Although we did finally get ZFS working, it’s much clearer to me now why people who aren’t using Ubuntu tend to report ZFS on Linux as being wonky. It has been in better shape than this under Ubuntu for roughly a decade—even before Canonical added a ZFS package to its own repos, the zfsonlinux PPA “just worked” with nothing more than an
apt-get install zfsutils-linux and Bob’s your uncle, no further faffing about.
Fedora is a pretty different beast than what I’m used to from my Ubuntu daily drivers. It’s a lot closer to the Gnome upstream than Ubuntu is… and while some people might like that, I discovered that I really don’t.
The use of the Wayland display server instead of the much older Xorg didn’t make much difference on the i7-powered HP Dragonfly Elite G1 I tested it on. Windows dragged smoothly and videos were tear-free—but they had been on an Xorg-powered distribution, too. I don’t think Wayland is a big draw for me personally—at least not yet. I’m more than content to let it cook for however much longer it needs to before it succeeds in supplanting Xorg.

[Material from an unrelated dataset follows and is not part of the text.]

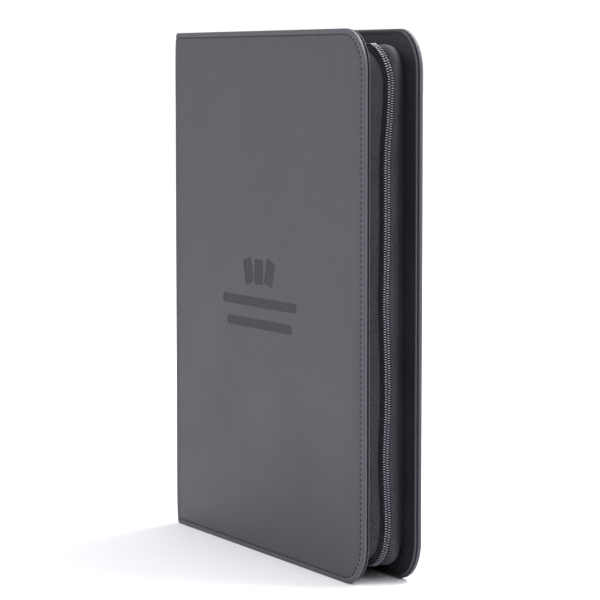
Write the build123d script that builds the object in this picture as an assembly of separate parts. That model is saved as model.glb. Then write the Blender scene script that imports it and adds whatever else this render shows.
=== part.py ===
from build123d import *
import os

# A zip-around trading card binder, closed and standing on its bottom edge.
# Frame: origin under the middle of the binder, X from the spine to the zipped fore edge,
# Y from the front cover to the back cover, Z up. Millimetres.

# ---- driving dimensions ----
HEIGHT = 350.0
WIDTH = 285.0
THICKNESS = 41.0
CORNER_R = 27.0

# layers of a panel, from the outside in
SKIN_T = 0.8
FOAM_T = 1.0
BOARD_T = 1.2
LINING_T = 0.9
ROLL_R = 1.2
LINING_INSET = 0.6

# folds between the spine and the covers
FOLD_R = 2.5
FOLD_GAP = 2.8

# gussets and zipper, as insets from the covers' outline
GUSSET_T = 1.2
GUSSET_FOOT = 19.5
FRONT_GUSSET_RIM = 14.0
FRONT_GUSSET_Y = 4.3
REAR_GUSSET_Y = 4.9
CHAIN_INSET = 9.2
COIL_T = 1.7
COIL_W = 2.65
CHAIN_GAP = 0.35
TAPE_T = 0.5
GUSSET_START = -134.0
COIL_START = -122.5
FRONT_COIL_START = -109.5
CREST_OUT = 6.3
CREST_DROP = 2.2
TAPE_FLAT_Y = 3.3
TAPE_BEND_Y = 3.75
TAPE_SEWN_Y = 9.0
END_TAB_L = 6.0
END_TAB_Y = 3.2
END_TAB_GAP = 0.2
STOP_L = 2.0
STOP_GAP = 0.6
STOP_Y = 3.1
STOP_SIDE_GAP = 0.25
STOP_R = 0.6
STAPLE_T = 0.9
STAPLE_Y = 3.9

# slider and pull tab
SLIDER_X = -116.0
SLIDER_L = 10.0
SLIDER_W = 8.8
INNER_PLATE_W = 4.8
PLATE_T = 1.2
INNER_PLATE_T = 1.1
PLATE_R = 1.4
PLATE_EDGE_R = 0.4
RUN_CLEARANCE = 0.35
FLANGE_CLEARANCE = 0.4
POST_T = 0.3
POST_SINK = 0.2
POST_BACK = 0.5
POST_FRONT = 1.0
CROWN_L = 7.0
CROWN_W = 2.0
CROWN_T = 1.2
CROWN_H = 2.8
CROWN_ROOF_T = 0.8
CROWN_R = 1.0
PIN_DROP = 0.4
PIN_D = 1.0
TAB_L = 30.0
TAB_W = 8.0
TAB_T = 1.2
TAB_R = 3.0
TAB_WINDOW = 4.5
TAB_WINDOW_W = 3.0
TAB_WINDOW_BACK = 1.0
TAB_HOLE_D = 3.0
TAB_HOLE_INSET = 4.0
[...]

For the most part—and to my surprise—Fedora felt more sluggish than I’m used to. Reboots were significantly slower and Firefox application launches laggier than Ubuntu on the same hardware, and I believe on, eg, Clear Linux or GhostBSD either. There were exceptions to this rule, though—Gnome’s Software Center was much snappier on Fedora than I’m used to in Ubuntu.
I’m unlikely to switch to Fedora any time soon—but if I did, it would probably be for Matthew Miller’s promise of routine, painless six-month upgrades. I normally keep to Ubuntu’s every-two-year LTS (Long Term Support) releases, because I don’t like broken stuff. Then again, I encountered more broken stuff just in the course of a daily package upgrade here than I expected.
Fedora is probably best-suited to people who like to tinker and get really, really antsy if they don’t have the absolute latest version of every software package. Both its repositories and its kernel tend to get updated considerably faster than Ubuntu’s. For example, even though Ubuntu 20.04 is less than a month old, Fedora 32 already has a newer kernel—5.6.12, to Ubuntu’s 5.4.0.